Final answer:
The final temperature of the copper after being placed in the water is determined by the principle of conservation of energy. Calculations are based on the equation q = mcΔT for both substances and finding the temperature at which the heat lost by the copper equals the heat gained by the water.
Step-by-step explanation:
To determine the final temperature of the copper after it is placed in the water, we need to apply the principle of conservation of energy. This principle states that energy cannot be created or destroyed, only transferred. In this case, the heat lost by the copper will be equal to the heat gained by the water, until thermal equilibrium is reached.
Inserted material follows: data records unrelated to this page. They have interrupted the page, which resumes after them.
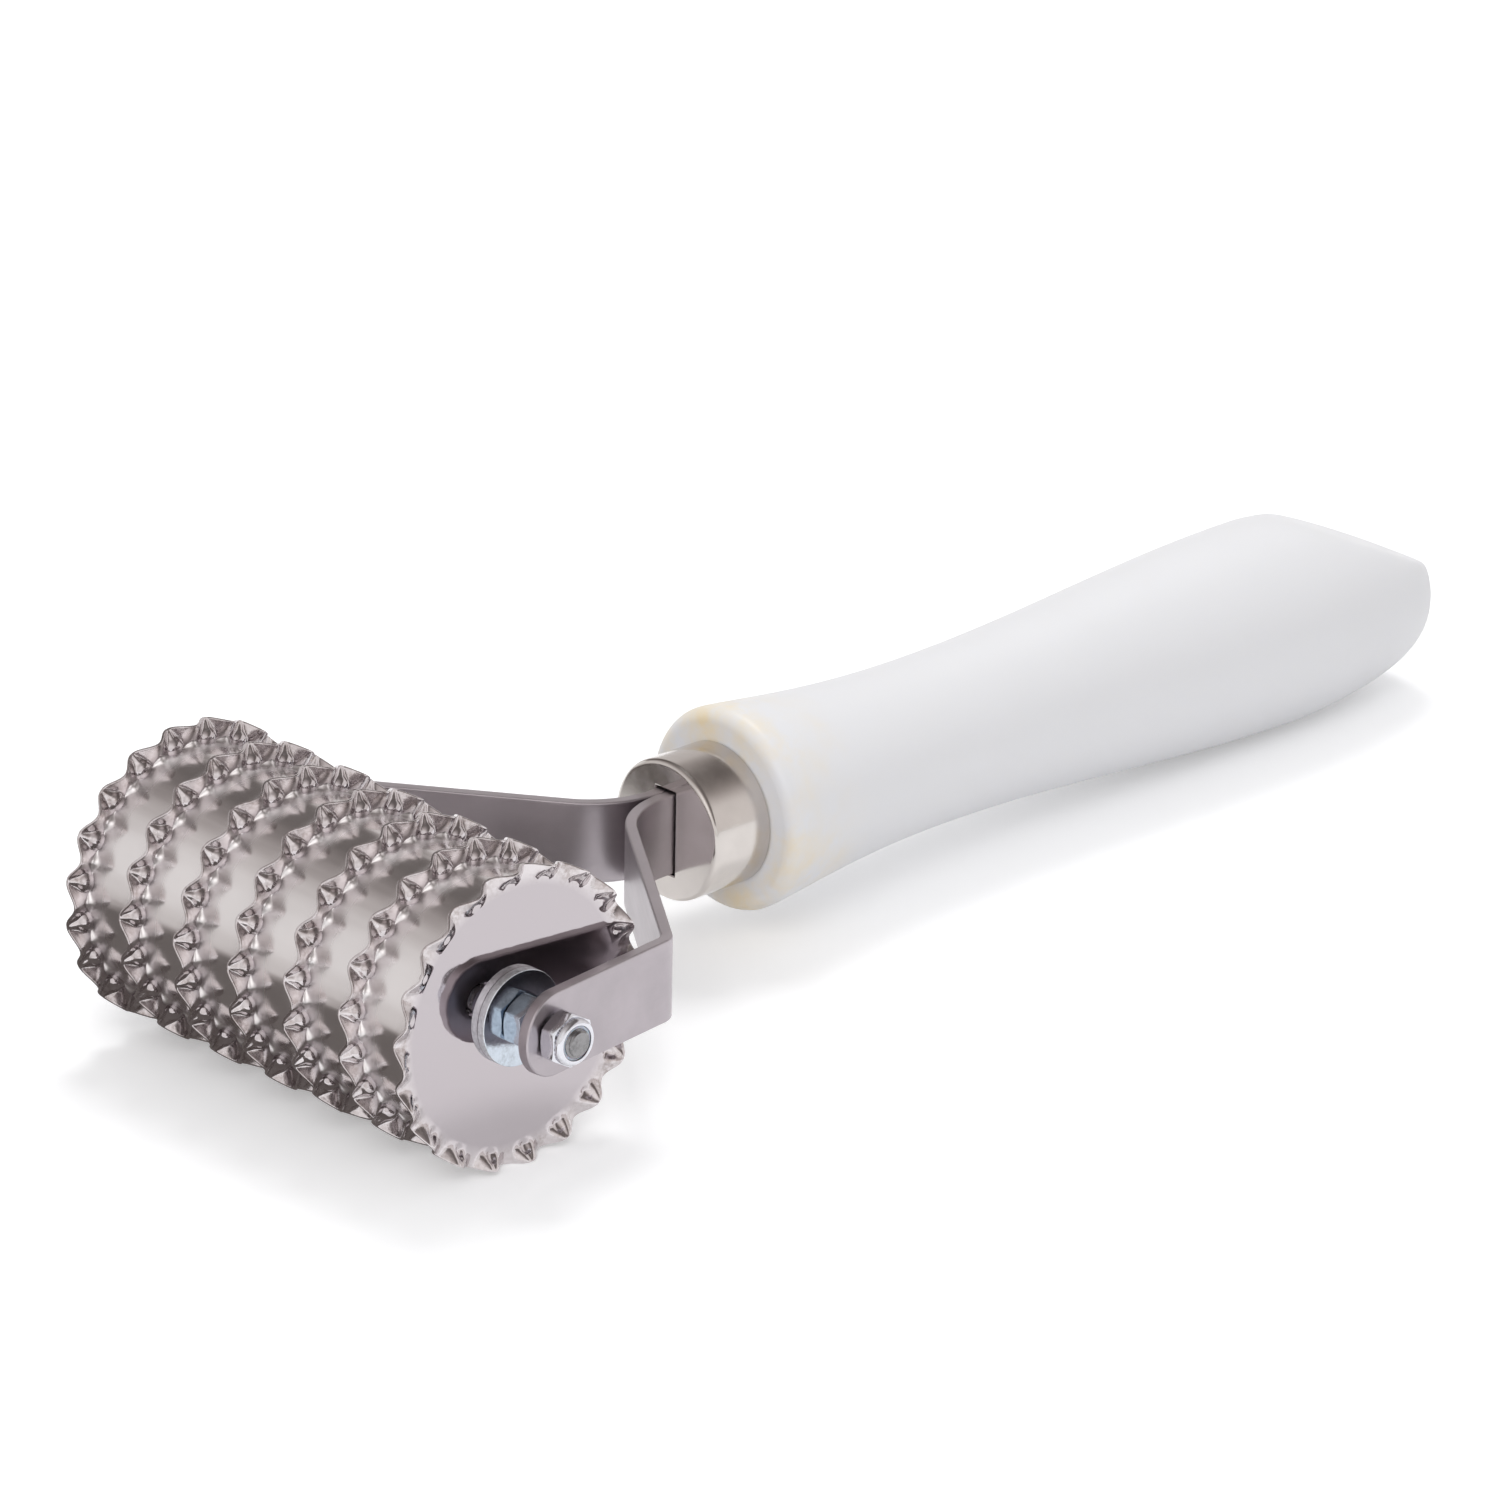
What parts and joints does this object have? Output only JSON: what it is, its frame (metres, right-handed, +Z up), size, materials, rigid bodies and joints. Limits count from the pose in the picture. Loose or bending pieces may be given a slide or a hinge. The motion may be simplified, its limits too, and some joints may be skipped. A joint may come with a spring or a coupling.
{
  "type": "multi-wheel pasta cutter",
  "caption": "Rolling dough cutter: crimped metal wheels on one drum turn on an axle in a two-armed yoke with a ferrule and a white moulded handle.",
  "frame": {"origin": "middle of the bounding box, on the surface that the tool lies on", "axes": "+X along the axle, +Y from the cutting wheels to the butt of the handle, +Z up from the surface"},
  "size_m": [0.1064, 0.2637, 0.05],
  "materials": {
    "wheel_nickel": "polished, crimped sheet",
    "drum_nickel": "polished tube with fine turning marks",
    "hub_steel": "plain drawn",
    "bush_bronze": "plain turned",
    "zinc": "bright bluish zinc plate",
    "nylon": "pale blue nylon",
    "yoke_nickel": "satin plated strip",
    "ferrule_nickel": "polished turned cap",
    "handle_plastic": "smooth white polyethylene"
  },
  "bodies": {
    "handle_and_yoke": {"handle": "handle_plastic", "ferrule": "ferrule_nickel", "yoke_arm_left": "yoke_nickel", "yoke_arm_right": "yoke_nickel", "tang_rivet": "hub_steel", "axle_rod": "zinc", "washer_left": "zinc", "washer_right": "zinc", "inner_nut_left": "zinc", "inner_nut_right": "zinc", "locknut_left": "zinc", "locknut_right": "zinc", "locknut_insert_left": "nylon", "locknut_insert_right": "nylon"},
    "rotor": {"wheel_1": "wheel_nickel", "wheel_2": "wheel_nickel", "wheel_3": "wheel_nickel", "wheel_4": "wheel_nickel", "wheel_5": "wheel_nickel", "wheel_6": "wheel_nickel", "wheel_7": "wheel_nickel", "drum_section_1": "drum_nickel", "drum_section_2": "drum_nickel", "drum_section_3": "drum_nickel", "drum_section_4": "drum_nickel", "drum_section_5": "drum_nickel", "drum_section_6": "drum_nickel", "hub_tube": "hub_steel", "bush_left": "bush_bronze", "bush_right": "bush_bronze"}
  },
  "joints": [
    {"name": "rotor_spin", "type": "hinge", "parent": "handle_and_yoke", "child": "rotor", "pos_m": [0, -0.10673, 0.025], "axis": [1, 0, 0], "continuous": true}
  ]
}
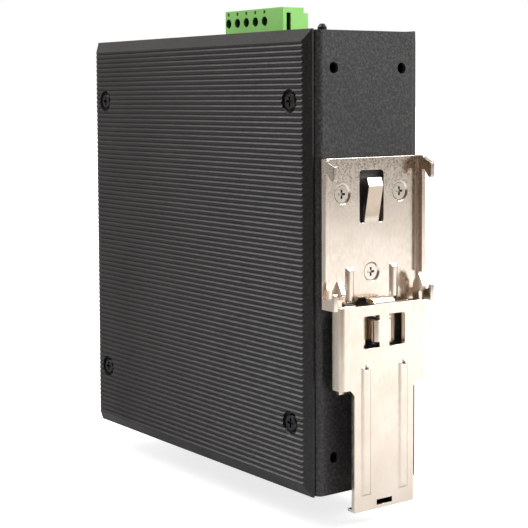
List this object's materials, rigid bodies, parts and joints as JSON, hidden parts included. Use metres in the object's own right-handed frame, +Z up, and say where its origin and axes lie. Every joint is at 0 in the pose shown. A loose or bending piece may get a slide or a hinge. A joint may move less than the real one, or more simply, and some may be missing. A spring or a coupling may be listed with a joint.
{
  "type": "din rail ethernet switch",
  "caption": "Slim black industrial network switch with grooved side covers, a row of ports in front and a sprung metal clip for a 35 mm rail behind",
  "frame": {"origin": "middle of the rail seat: on the clip's seating plane, midway between its two flanges and midway between the notches for the rail's edges", "axes": "+Y out of the clip's back towards the rail, +X across the case towards the side away from the terminal plug, +Z up"},
  "size_m": [0.0436, 0.1313, 0.1473],
  "materials": {
    "cover_black": "fine semi-matt black powder coat on extruded aluminium",
    "case_black": "fine-textured matt black powder coat on folded steel",
    "screw_black": "blackened steel, slightly glossy",
    "screw_steel": "zinc-plated steel",
    "nickel_sheet": "warm nickel-plated spring sheet, semi-bright",
    "spring_steel": "drawn spring wire",
    "board_green": "green solder mask over glass laminate",
    "brass": "turned brass",
    "gold_contact": "gold-plated contact wire",
    "lamp_holder": "black moulded lamp holder",
    "lamp_lens": "pale green tinted lens",
    "chip_black": "black moulded package",
    "thermal_grey": "soft grey gap filler",
    "can_steel": "drawn can, lightly brushed",
    "ferrite": "dark pressed ferrite",
    "relay_plastic": "black moulded relay case",
    "terminal_green": "light green moulded polyamide",
    "tinned_pin": "tinned contact pin",
    "jack_shell": "tinned socket shield over a black insert"
  },
  "bodies": {
    "case": {"left_cover": "cover_black", "right_cover": "cover_black", "rear_chassis": "case_black", "front_frame": "case_black", "cover_screws": "screw_black", "frame_screws": "screw_steel", "rail_bracket": "nickel_sheet", "bracket_screws": "screw_steel", "slider_spring": "spring_steel", "main_board": "board_green", "board_standoffs": "brass", "board_screws": "screw_steel", "jack_contacts": "gold_contact", "led_holders": "lamp_holder", "led_lenses": "lamp_lens", "switch_chip": "chip_black", "thermal_pad": "thermal_grey", "clock_crystal": "can_steel", "bulk_capacitors": "can_steel", "power_inductor": "ferrite", "fault_relay": "relay_plastic", "terminal_header": "terminal_green", "header_pins": "tinned_pin", "terminal_plug": "terminal_green", "clamp_screws": "screw_steel", "rj45_jack_1": "jack_shell", "rj45_jack_2": "jack_shell", "rj45_jack_3": "jack_shell", "rj45_jack_4": "jack_shell", "rj45_jack_5": "jack_shell"},
    "slider": {"release_slider": "nickel_sheet"}
  },
  "joints": [
    {"name": "release_slide", "type": "slide", "parent": "case", "child": "slider", "axis": [0, 0, -1], "range_m": [0, 0.006], "stiffness_N_per_m": 1500, "springref_m": -0.004, "deforming": ["slider_spring"]}
  ]
}
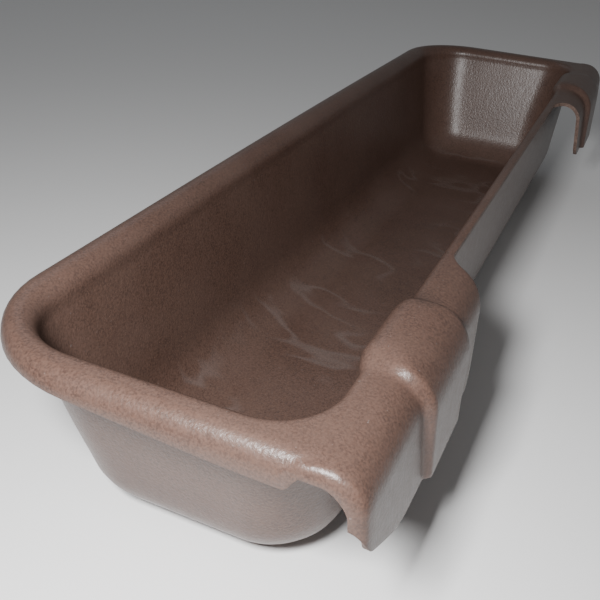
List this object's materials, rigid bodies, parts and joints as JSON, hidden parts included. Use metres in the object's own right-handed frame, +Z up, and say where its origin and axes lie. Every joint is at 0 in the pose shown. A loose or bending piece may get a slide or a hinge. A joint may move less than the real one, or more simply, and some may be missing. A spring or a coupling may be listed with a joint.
{
  "type": "hook-over trough feeder",
  "caption": "Deep moulded plastic trough with rounded ends, a rolled rim and ribbed saddle hooks that hang it over a board or rail.",
  "frame": {"origin": "centre of the footprint's bounding box, at the height of the ground under the floor", "axes": "+X along the trough, +Y from the open front towards the hooks, +Z up"},
  "size_m": [1.22, 0.352, 0.198],
  "materials": {
    "moulded_plastic": "warm brown thermoformed polyethylene with a fine leather grain, low sheen"
  },
  "bodies": {
    "root": {"trough_tub": "moulded_plastic", "rim_bead": "moulded_plastic", "back_lip": "moulded_plastic", "left_hook_outer_flank": "moulded_plastic", "left_hook_rib": "moulded_plastic", "left_hook_inner_flank": "moulded_plastic", "right_hook_outer_flank": "moulded_plastic", "right_hook_rib": "moulded_plastic", "right_hook_inner_flank": "moulded_plastic"}
  },
  "joints": []
}
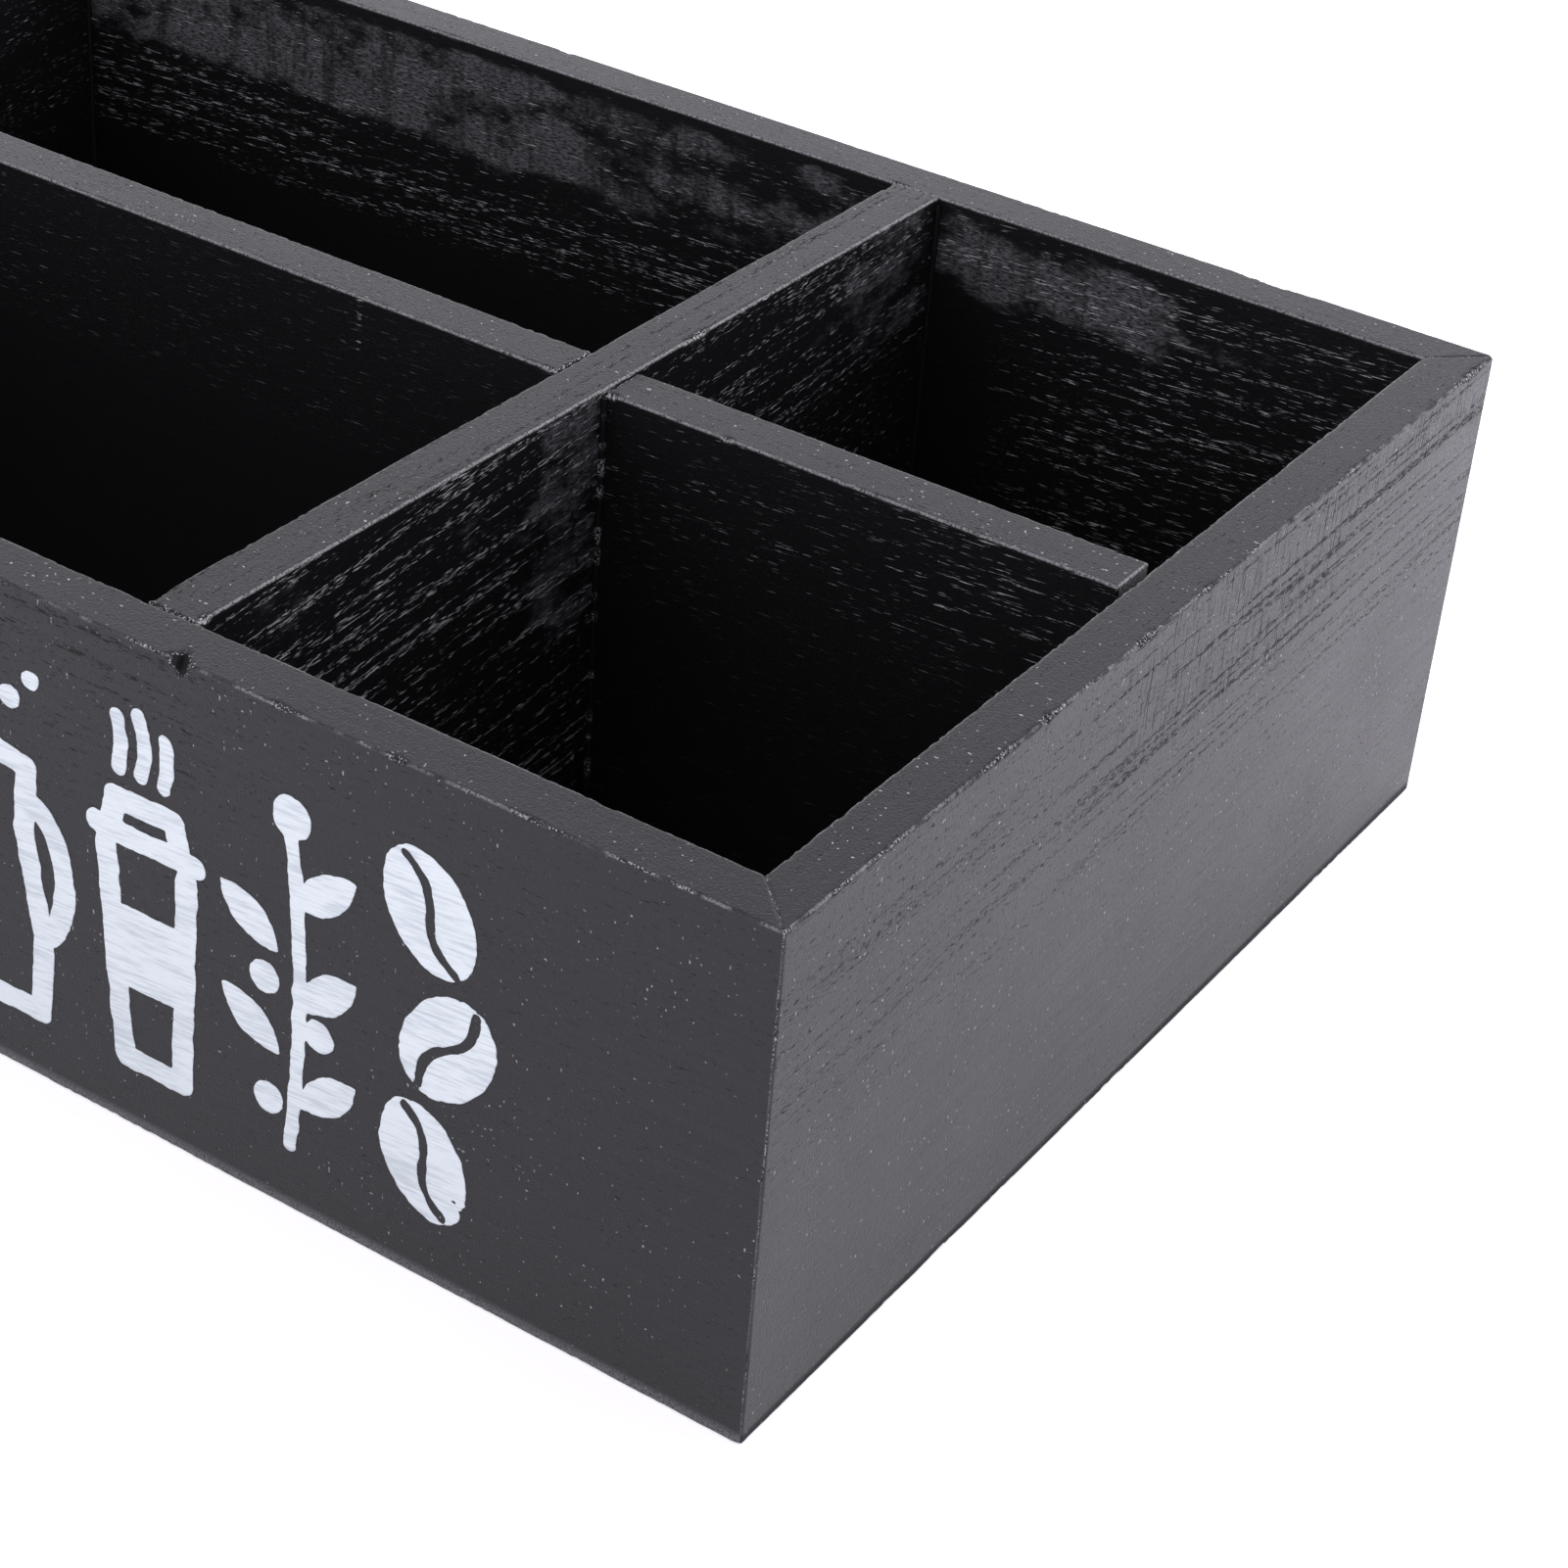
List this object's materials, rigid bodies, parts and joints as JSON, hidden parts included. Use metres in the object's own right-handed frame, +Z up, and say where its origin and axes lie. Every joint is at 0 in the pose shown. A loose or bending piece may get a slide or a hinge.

Using the formula q = mcΔT (where q is the heat transfer, m is the mass, c is the specific heat capacity, and ΔT is the temperature change), we can write two equations, one for the copper and one for the water:
- Copper: qCu = (37.91g)(0.385 J/g°C)(Tfinal - 97.4°C)
- Water: qH2O = (104.84g)(4.184 J/g°C)(Tfinal - 26.5°C)
Since the heat lost by the copper will equal the heat gained by the water, we can set the equations equal to each other and solve for the final temperature (Tfinal):
(37.91g)(0.385 J/g°C)(Tfinal - 97.4°C) = (104.84g)(4.184 J/g°C)(Tfinal - 26.5°C)
After solving the equation for Tfinal, you will find the final temperature of both the copper and the water in the calorimeter.